— Begin Given data —

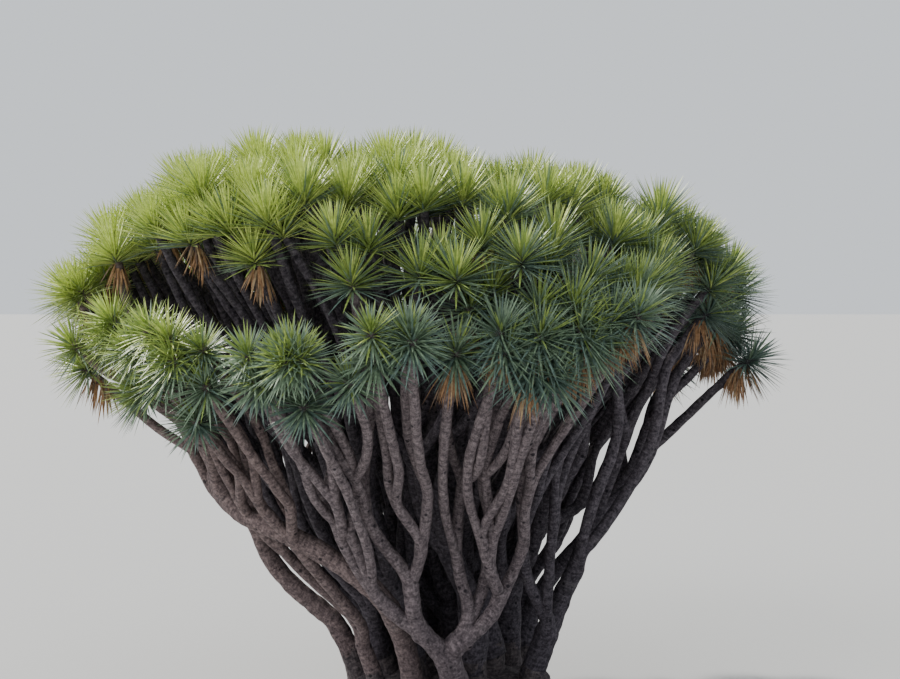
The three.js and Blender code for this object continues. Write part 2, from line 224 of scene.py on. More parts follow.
def ease_in_out(s):
    """Slow at both ends: 3 s squared - 2 s cubed, for s kept between 0 and 1."""
    s = np.clip(s, 0, 1)
    return s * s * (3 - 2 * s)


def cubic(a, b, c, d, s):
    """The Bezier cubic with the four values a, b, c and d."""
    r = 1 - s
    return a * r**3 + 3 * b * r * r * s + 3 * c * r * s * s + d * s**3


def stem_point(spot, share):
    """Points of the funnel for spots of the unit disc and shares of the way from foot to crown: a
    cubic in the upright plane of the spot, moved, tilted and fuller at the left, plus a wave of
    the sine and cosine of the height and the place across it."""
    out = np.maximum(np.hypot(spot[:, 0], spot[:, 1]), 1e-6)
    polar = np.arccos(1 - out * out * (1 - math.cos(CROWN_RIM_ANGLE)))
    lean = ARRIVAL_LEAN * out
    foot = FOOT_RADIUS * out
    tips = CROWN_HALF[:, None] * np.sin(polar)
    before = tips - ARRIVAL_LENGTH * np.sin(lean)
    reach_x, reach_y = cubic(foot, foot + SPREAD_AT_FOOT * out, before, tips, share)
    rise = RISE_AT_FOOT + MORE_RISE_IN_MIDDLE * (1 - out * out)
    top = CROWN_WIDEST_HEIGHT + CROWN_RISE * np.cos(polar)
    moved = ease_out(share)
    x = reach_x * spot[:, 0] / out + CROWN_SHIFT_X * moved
    y = reach_y * spot[:, 1] / out
    height = cubic(FOOT_HEIGHT, FOOT_HEIGHT + rise, top - ARRIVAL_LENGTH * np.cos(lean), top, share)
    z = height + CROWN_TILT * x * moved
    begin, end = FULLNESS_SHARES
    along = np.clip((share - begin) / (end - begin), 0, 1)
    at_left = np.clip(-LEFT_GROWTH * spot[:, 0], 0, 1)
    x = x - LOWER_LEFT_FULLNESS * np.sin(math.pi * along) * at_left
    sway = SWAY * np.clip(share / FULL_SWAY_FROM, 0, 1)
    long_z, long_y, wide_z, wide_x = SWAY_LENGTHS
    swayed_x = x + sway * np.sin(z / long_z + y / long_y)
    swayed_y = y + sway * np.cos(z / wide_z + x / wide_x)
    return np.stack((swayed_x, swayed_y, z), axis=1)


def limb_point(limb, share):
    """Points of a limb: it starts over its foot's spot, and at each turn the spot is led on to
    another one by that turn's ease over its span."""
    share = np.asarray(share, float)
    spot = np.tile(limb["foot"], (len(share), 1))
    for turn in limb["turns"]:
        eased = turn.get("ease", ease_out)((share - turn["at"]) / turn.get("span", BEND_SPAN))
        spot = spot + (turn["to"] - spot) * eased[:, None]
    return stem_point(spot, share)


def limb_frame(limb, share):
    """The limb's way by central difference, the part of X across it, and their cross product."""
    ahead = limb_point(limb, share + 1e-3) - limb_point(limb, share - 1e-3)
    ahead /= np.linalg.norm(ahead, axis=1, keepdims=True)
    side = np.array([1.0, 0, 0]) - ahead * ahead[:, :1]
    side /= np.linalg.norm(side, axis=1, keepdims=True)
    return ahead, side, np.cross(ahead, side)


def stem_radius(count):
    """A stem that carries n sprays has STEM_RADIUS times n to the power STEM_THICKENING."""
    return STEM_RADIUS * count**STEM_THICKENING


def disc_spot(out, angle):
    """A spot of the unit disc; an angle of 0 is the side of the camera."""
    return np.array([out * math.sin(angle), -out * math.cos(angle)])


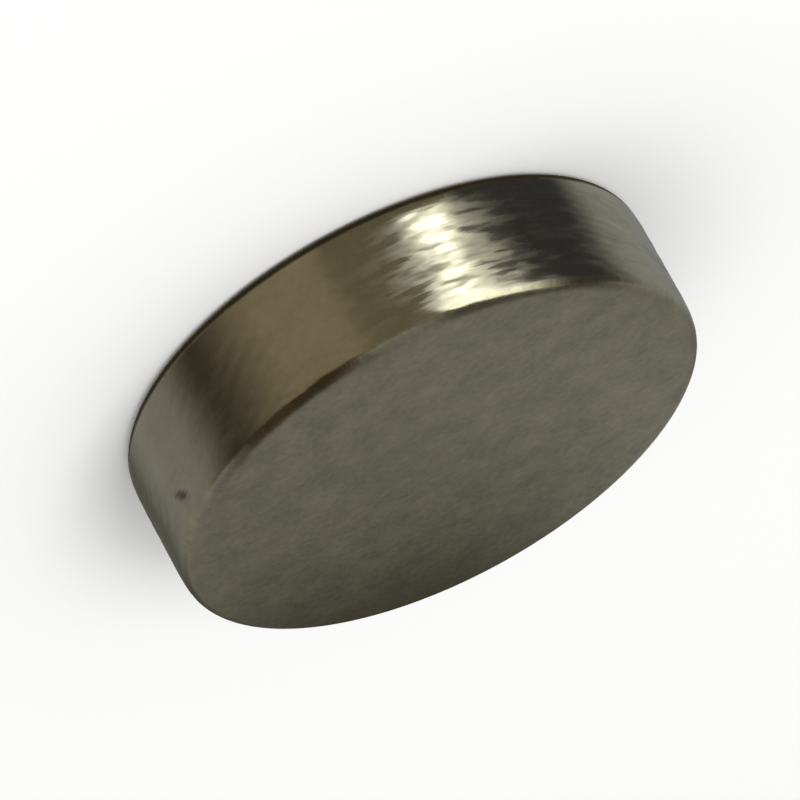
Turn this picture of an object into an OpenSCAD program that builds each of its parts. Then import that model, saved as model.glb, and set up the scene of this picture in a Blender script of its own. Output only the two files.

— End Given data —

# Stated goal
Your task is to give the records above again, exactly.

# Written reply
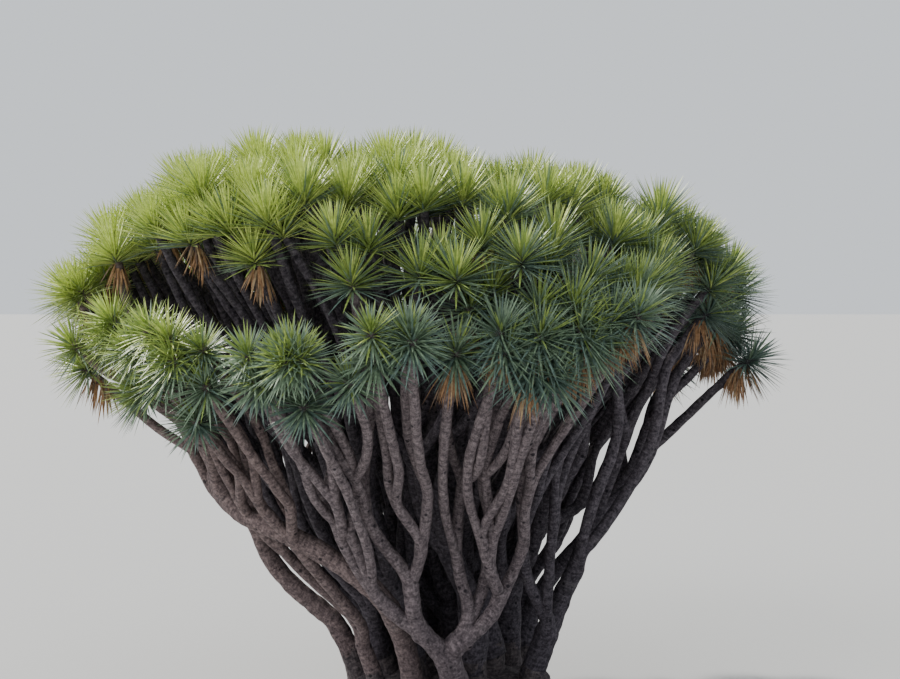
The three.js and Blender code for this object continues. Write part 2, from line 224 of scene.py on. More parts follow.
def ease_in_out(s):
    """Slow at both ends: 3 s squared - 2 s cubed, for s kept between 0 and 1."""
    s = np.clip(s, 0, 1)
    return s * s * (3 - 2 * s)


def cubic(a, b, c, d, s):
    """The Bezier cubic with the four values a, b, c and d."""
    r = 1 - s
    return a * r**3 + 3 * b * r * r * s + 3 * c * r * s * s + d * s**3


def stem_point(spot, share):
    """Points of the funnel for spots of the unit disc and shares of the way from foot to crown: a
    cubic in the upright plane of the spot, moved, tilted and fuller at the left, plus a wave of
    the sine and cosine of the height and the place across it."""
    out = np.maximum(np.hypot(spot[:, 0], spot[:, 1]), 1e-6)
    polar = np.arccos(1 - out * out * (1 - math.cos(CROWN_RIM_ANGLE)))
    lean = ARRIVAL_LEAN * out
    foot = FOOT_RADIUS * out
    tips = CROWN_HALF[:, None] * np.sin(polar)
    before = tips - ARRIVAL_LENGTH * np.sin(lean)
    reach_x, reach_y = cubic(foot, foot + SPREAD_AT_FOOT * out, before, tips, share)
    rise = RISE_AT_FOOT + MORE_RISE_IN_MIDDLE * (1 - out * out)
    top = CROWN_WIDEST_HEIGHT + CROWN_RISE * np.cos(polar)
    moved = ease_out(share)
    x = reach_x * spot[:, 0] / out + CROWN_SHIFT_X * moved
    y = reach_y * spot[:, 1] / out
    height = cubic(FOOT_HEIGHT, FOOT_HEIGHT + rise, top - ARRIVAL_LENGTH * np.cos(lean), top, share)
    z = height + CROWN_TILT * x * moved
    begin, end = FULLNESS_SHARES
    along = np.clip((share - begin) / (end - begin), 0, 1)
    at_left = np.clip(-LEFT_GROWTH * spot[:, 0], 0, 1)
    x = x - LOWER_LEFT_FULLNESS * np.sin(math.pi * along) * at_left
    sway = SWAY * np.clip(share / FULL_SWAY_FROM, 0, 1)
    long_z, long_y, wide_z, wide_x = SWAY_LENGTHS
    swayed_x = x + sway * np.sin(z / long_z + y / long_y)
    swayed_y = y + sway * np.cos(z / wide_z + x / wide_x)
    return np.stack((swayed_x, swayed_y, z), axis=1)


def limb_point(limb, share):
    """Points of a limb: it starts over its foot's spot, and at each turn the spot is led on to
    another one by that turn's ease over its span."""
    share = np.asarray(share, float)
    spot = np.tile(limb["foot"], (len(share), 1))
    for turn in limb["turns"]:
        eased = turn.get("ease", ease_out)((share - turn["at"]) / turn.get("span", BEND_SPAN))
        spot = spot + (turn["to"] - spot) * eased[:, None]
    return stem_point(spot, share)


def limb_frame(limb, share):
    """The limb's way by central difference, the part of X across it, and their cross product."""
    ahead = limb_point(limb, share + 1e-3) - limb_point(limb, share - 1e-3)
    ahead /= np.linalg.norm(ahead, axis=1, keepdims=True)
    side = np.array([1.0, 0, 0]) - ahead * ahead[:, :1]
    side /= np.linalg.norm(side, axis=1, keepdims=True)
    return ahead, side, np.cross(ahead, side)


def stem_radius(count):
    """A stem that carries n sprays has STEM_RADIUS times n to the power STEM_THICKENING."""
    return STEM_RADIUS * count**STEM_THICKENING


def disc_spot(out, angle):
    """A spot of the unit disc; an angle of 0 is the side of the camera."""
    return np.array([out * math.sin(angle), -out * math.cos(angle)])


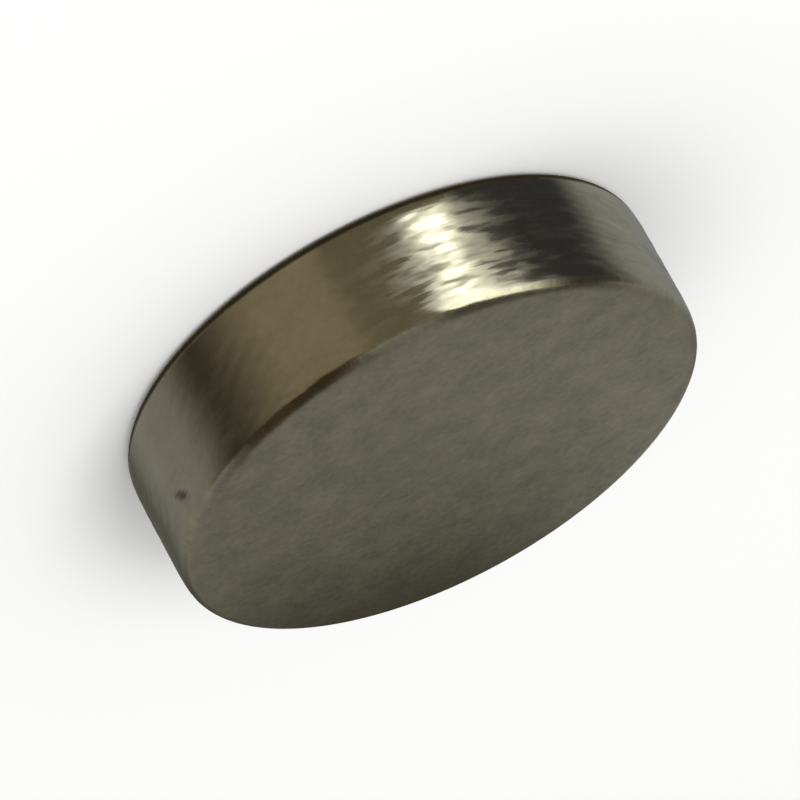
Turn this picture of an object into an OpenSCAD program that builds each of its parts. Then import that model, saved as model.glb, and set up the scene of this picture in a Blender script of its own. Output only the two files.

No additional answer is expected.